By default, adjusted predictions are returned for the full model, i.e. the average expected count of the response, including the zero-inflation component.
# predicting the expected value of the response
estimate_means(m, "mined")
#> Estimated Marginal Means
#>
#> mined | Mean (CI)
#> -------------------------
#> yes | 0.27 (0.17, 0.37)
#> no | 2.27 (1.83, 2.70)
#>
#> Variable predicted: count
#> Predictors modulated: mined
#> Predictors averaged: site
#> Predictions are on the response-scale.
estimate_contrasts(m, "mined")
#> Marginal Contrasts Analysis
#>
#> Level1 | Level2 | Difference (CI) | p
#> --------------------------------------------
#> no | yes | 1.99 (1.55, 2.44) | <0.001
#>
#> Variable predicted: count
#> Predictors contrasted: mined
#> Predictors averaged: site
#> p-values are uncorrected.
#> Contrasts are on the response-scale.
If you’re interested in the probabilities of being a “true zero” or
not, use predict = "zprob"
.
# predicting the zero-inflation probabilities
estimate_means(m, "mined", predict = "zprob")

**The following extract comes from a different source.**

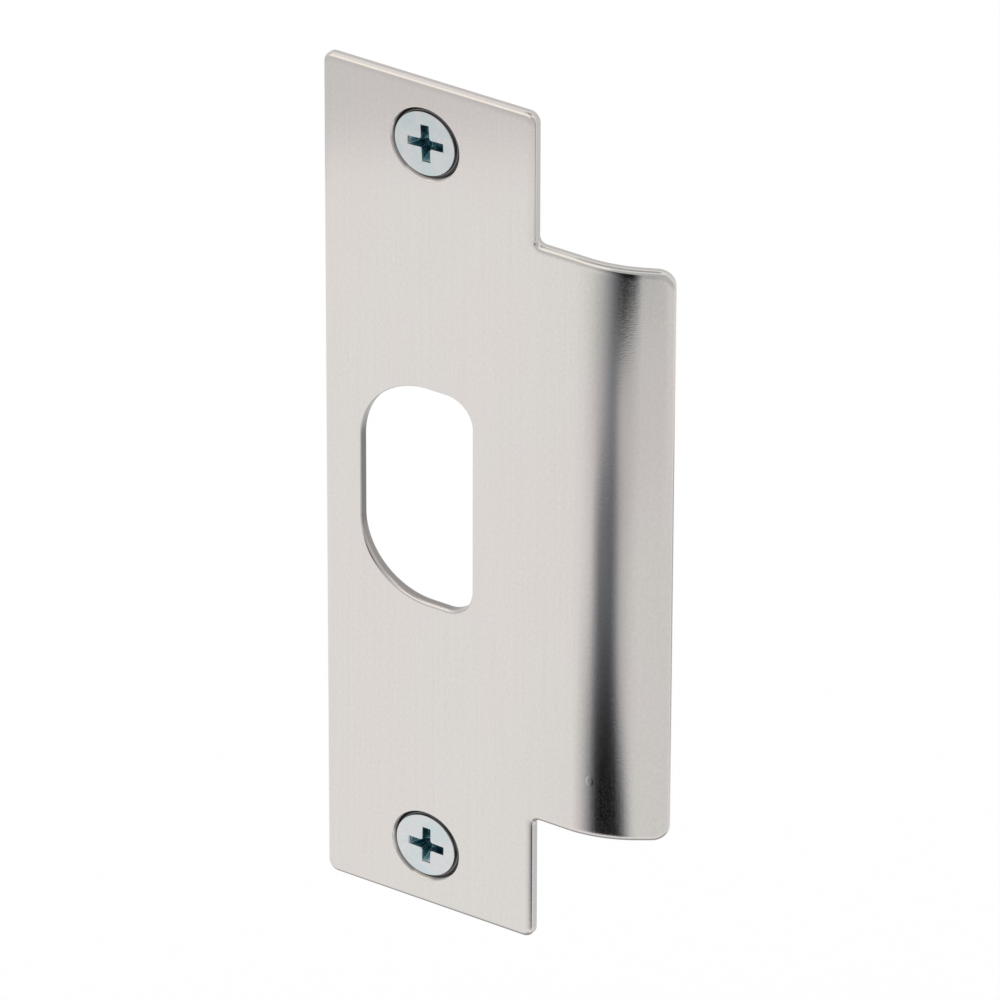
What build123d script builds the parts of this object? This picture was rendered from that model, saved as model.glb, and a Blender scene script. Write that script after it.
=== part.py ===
"""Door strike plate: one bent sheet with a curved lip, and its two countersunk screws.

Millimetres, +Z up. The origin is midway between the two screws, on the back face that lies
on the door jamb. The sheet's front faces -Y, the screws drive towards +Y, and the lip runs
towards +X and curves back round the edge of the jamb.
"""
from build123d import *
from math import cos, radians, tan
import os

# Sheet
screw_spacing = 104.775
screw_to_plate_end = 8.9
plate_width = 31.75
sheet_thickness = 1.4
back_edge_to_screw_line = 15.35
tab_corner_r = 1.5
notch_corner_r = 1.0
front_edge_r = 0.45
back_edge_r = 0.15

# Curved lip
lip_height = 85.45
lip_shelf = 5.85
lip_bend_inner_r = 16.65
lip_bend_angle = 28.7
lip_flat = 4.2
lip_corner_r = 2.4
lip_end_taper = 2.4

# Latch hole
latch_width = 16.95
latch_height = 32.0
latch_offset_x = -1.35
latch_offset_z = 0.8
latch_far_corner_r = 10.2
latch_lip_corner_r = 4.0

# Screws
screw_length = 9.525
thread_d = 4.83
thread_tip_chamfer = 0.6
head_d = 9.6
head_angle = 82.0
head_rim = 0.27
head_edge_chamfer = 0.15
head_recess = 0.1
seat_clearance = 0.03
upper_screw_turn = -3.0
lower_screw_turn = 1.0

# Cross recess in each screw head
recess_span = 5.3
recess_arm = 1.25
recess_depth = 2.3
recess_floor_span = 2.6
recess_floor_arm = 0.8
recess_root_r = 0.3

# Worked out from the sizes above
plate_length = screw_spacing + 2 * screw_to_plate_end
front_y = -sheet_thickness
lip_edge_x = plate_width - back_edge_to_screw_line
bend_x = lip_edge_x + lip_shelf
head_slope = tan(radians(head_angle / 2))
head_top_y = front_y + head_recess
rim_end_y = head_top_y + head_rim
head_underside_r = head_d / 2 + rim_end_y * head_slope
countersink_r = head_d / 2 + (rim_end_y + seat_clearance - front_y) * head_slope
screw_heights = (-screw_spacing / 2, screw_spacing / 2)
through_cut = plate_length


def bent_strip():
    """The sheet in section, flat, bend and lip, carried the whole length of the plate."""
    with BuildPart() as strip:
        with BuildSketch(Plane.XY):
            with BuildLine():
                flat = Line((-back_edge_to_screw_line, 0), (bend_x, 0))
                bend = JernArc(flat @ 1, flat % 1, lip_bend_inner_r, lip_bend_angle)
                PolarLine(bend @ 1, lip_flat, direction=bend % 1)
                offset(amount=sheet_thickness, side=Side.RIGHT)
            make_face()
        extrude(amount=plate_length / 2, both=True)
    return strip.part


def rounded_outline(corners):
    """A closed outline on the front, from (x, z, corner radius) points."""
    points = [(x, z) for x, z, _ in corners]
    radii = [radius for _, _, radius in corners]
    with BuildSketch(Plane.XZ) as outline:
        with BuildLine():
            FilletPolyline(points, radius=radii, close=True)
        make_face()
    return outline.sketch


def blank_outline():
    """The plate seen from the front: a tall strip with the lip as a step at mid height."""
    back_edge_x = -back_edge_to_screw_line
    half_plate = plate_length / 2
    half_lip = lip_height / 2
    beyond_lip_x = bend_x + lip_bend_inner_r + sheet_thickness + lip_flat
    half_beyond_lip = half_lip - (beyond_lip_x - bend_x) * tan(radians(lip_end_taper))
    return rounded_outline([
        (back_edge_x, -half_plate, tab_corner_r),
        (lip_edge_x, -half_plate, tab_corner_r),
        (lip_edge_x, -half_lip, notch_corner_r),
        (bend_x, -half_lip, 0),
        (beyond_lip_x, -half_beyond_lip, 0),
        (beyond_lip_x, half_beyond_lip, 0),
        (bend_x, half_lip, 0),
        (lip_edge_x, half_lip, notch_corner_r),
        (lip_edge_x, half_plate, tab_corner_r),
        (back_edge_x, half_plate, tab_corner_r),
    ])


def latch_outline():
    """The latch hole: large round corners on its far side, small ones by the lip."""
    half_width = latch_width / 2
    half_height = latch_height / 2
    hole = rounded_outline([
        (-half_width, -half_height, latch_far_corner_r),
        (half_width, -half_height, latch_lip_corner_r),
        (half_width, half_height, latch_lip_corner_r),
        (-half_width, half_height, latch_far_corner_r),
    ])
    return Pos(latch_offset_x, 0, latch_offset_z) * hole


def lip_corner_edges(part):
    """The two short edges across the sheet's thickness at the lip's free end."""
    free_end = part.faces().filter_by(GeomType.PLANE).sort_by(Axis.X)[-1]
    return free_end.edges().sort_by(SortBy.LENGTH)[:2]


def rim_edges(part, side):
    """The edges all round the sheet's front (side -1) or back (side +1), over flat, bend and lip."""
    least_y = cos(radians(lip_bend_angle)) - 0.01
    faces = [face for face in part.faces() if side * face.normal_at().Y > least_y]
    edges = [edge for face in faces for edge in face.edges()]
    return [edge for edge in edges if sum(edge.is_same(other) for other in edges) == 1]


def strike_plate():
    """The plate: blanked and bent, its edges rolled by the punch, its screw holes countersunk."""
    with BuildPart() as plate:
        add(bent_strip())
        extrude(blank_outline(), amount=through_cut, both=True, mode=Mode.INTERSECT)
        fillet(lip_corner_edges(plate.part), lip_corner_r)
        extrude(latch_outline(), amount=through_cut, both=True, mode=Mode.SUBTRACT)
        fillet(rim_edges(plate.part, -1), front_edge_r)
        fillet(rim_edges(plate.part, 1), back_edge_r)
        with Locations(*[Plane((0, front_y, z), z_dir=(0, -1, 0)) for z in screw_heights]):
            CounterSinkHole(thread_d / 2 + seat_clearance, countersink_r, sheet_thickness, head_angle)
    return plate.part


def cross(span, arm, depth_y):
    """A cross recess's outline at one depth, its four inner corners eased."""
    with BuildSketch(Plane((0, depth_y, 0), x_dir=(1, 0, 0), z_dir=(0, -1, 0))) as outline:
        Rectangle(span, arm)
        Rectangle(arm, span)
        roots = outline.vertices().filter_by(lambda v: max(abs(v.X), abs(v.Z)) < span / 2 - 0.01)
        fillet(roots, recess_root_r * arm / recess_arm)
    return outline.sketch


def screw():
    """One screw on the Y axis: undercut countersunk head, cross recess, thread at its outer size.

    The head's cone stops flush with the back of the sheet, so that the screw draws up tight.
    """
    thread_r = thread_d / 2
    head_r = head_d / 2
    tip_y = head_top_y + screw_length
    with BuildPart() as body:
        with BuildSketch(Plane.XY) as section:
            with BuildLine():
                Polyline(
                    (0, head_top_y),
                    (head_r, head_top_y),
                    (head_r, rim_end_y),
                    (head_underside_r, 0),
                    (thread_r, 0),
                    (thread_r, tip_y - thread_tip_chamfer),
                    (thread_r - thread_tip_chamfer, tip_y),
                    (0, tip_y),
                    close=True,
                )
            make_face()
            head_edge = section.vertices().sort_by(lambda v: v.X - v.Y)[-1]
            chamfer(head_edge, min(head_edge_chamfer, 0.9 * head_rim))
        revolve(axis=Axis.Y)
        mouth = cross(recess_span, recess_arm, head_top_y)
        floor = cross(recess_floor_span, recess_floor_arm, head_top_y + recess_depth)
        loft([mouth, floor], ruled=True, mode=Mode.SUBTRACT)
    return body.part


def placed_screws():
    """Both screws in their countersinks, each with its recess turned as it was driven."""
    names = ("lower_screw", "upper_screw")
    turns = (lower_screw_turn, upper_screw_turn)
    return {
        name: Pos(0, 0, z) * Rot(0, turn, 0) * screw()
        for name, z, turn in zip(names, screw_heights, turns)
    }


def main():
    """Write each piece to its own STEP file."""
    os.makedirs("parts", exist_ok=True)
    pieces = {"strike_plate": strike_plate(), **placed_screws()}
    for name, piece in pieces.items():
        piece.label = name
        export_step(piece, f"parts/{name}.step")


main()
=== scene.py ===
"""The looks of a door strike plate and its two screws.

The plate is one satin stainless sheet. It was blanked, its lip was bent back, and the punch drew
its front edges down a little. Two bright zinc screws sit in its countersinks. Sizes are in
millimetres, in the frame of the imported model: the front faces -Y, the lip runs towards +X, and
the screws drive towards +Y.
"""
import logging
import math
from dataclasses import dataclass, field
from enum import Enum

import bmesh
import bpy
import numpy as np
from mathutils import Matrix, Vector


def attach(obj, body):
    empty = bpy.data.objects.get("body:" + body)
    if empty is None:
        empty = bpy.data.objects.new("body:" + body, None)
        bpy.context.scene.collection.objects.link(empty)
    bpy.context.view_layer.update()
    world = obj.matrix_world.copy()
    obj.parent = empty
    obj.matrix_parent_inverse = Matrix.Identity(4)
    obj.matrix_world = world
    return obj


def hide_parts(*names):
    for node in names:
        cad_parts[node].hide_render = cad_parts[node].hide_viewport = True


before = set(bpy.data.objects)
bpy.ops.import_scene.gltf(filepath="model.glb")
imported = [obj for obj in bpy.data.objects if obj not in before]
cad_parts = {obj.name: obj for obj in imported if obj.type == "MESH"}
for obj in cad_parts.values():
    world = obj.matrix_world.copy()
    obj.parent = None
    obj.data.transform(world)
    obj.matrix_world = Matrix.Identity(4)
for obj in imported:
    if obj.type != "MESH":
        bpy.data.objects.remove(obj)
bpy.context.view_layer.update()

MM = 0.001
WELD_MM = 0.0001
TINY = 1e-6
MARK = "mark"
Colour = tuple[float, float, float]

# A fade's two ends, and a window's four: where it starts, is full, is still full and ends.
Span = tuple[float, float]
Window = tuple[float, float, float, float]

log = logging.getLogger("strike_plate")


class Face(Enum):
    """The two broad faces of the sheet."""

    FRONT = "front"
    BACK = "back"


class Tab(Enum):
    """The two plain ends of the plate, one each side of the lip. The value is the sign of Z."""

    UPPER = 1
    LOWER = -1


def polar(angle: np.ndarray) -> np.ndarray:
    """Unit directions (cosine, sine) for an array of angles in radians."""
    return np.stack([np.cos(angle), np.sin(angle)], axis=-1)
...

#> Estimated Marginal Means
#>
#> mined | Probability (CI)
#> -------------------------
#> yes | 0.76 (0.67, 0.84)
#> no | 0.36 (0.30, 0.41)
#>
#> Variable predicted: count
#> Predictors modulated: mined
#> Predictors averaged: site
#> Predictions are on the zprob-scale.
estimate_contrasts(m, "mined", predict = "zprob")
#> Marginal Contrasts Analysis
#>
#> Level1 | Level2 | Difference (CI) | p
#> -----------------------------------------------
#> no | yes | -0.40 (-0.50, -0.30) | <0.001
#>
#> Variable predicted: count
#> Predictors contrasted: mined
#> Predictors averaged: site
#> p-values are uncorrected.
#> Contrasts are on the zprob-scale.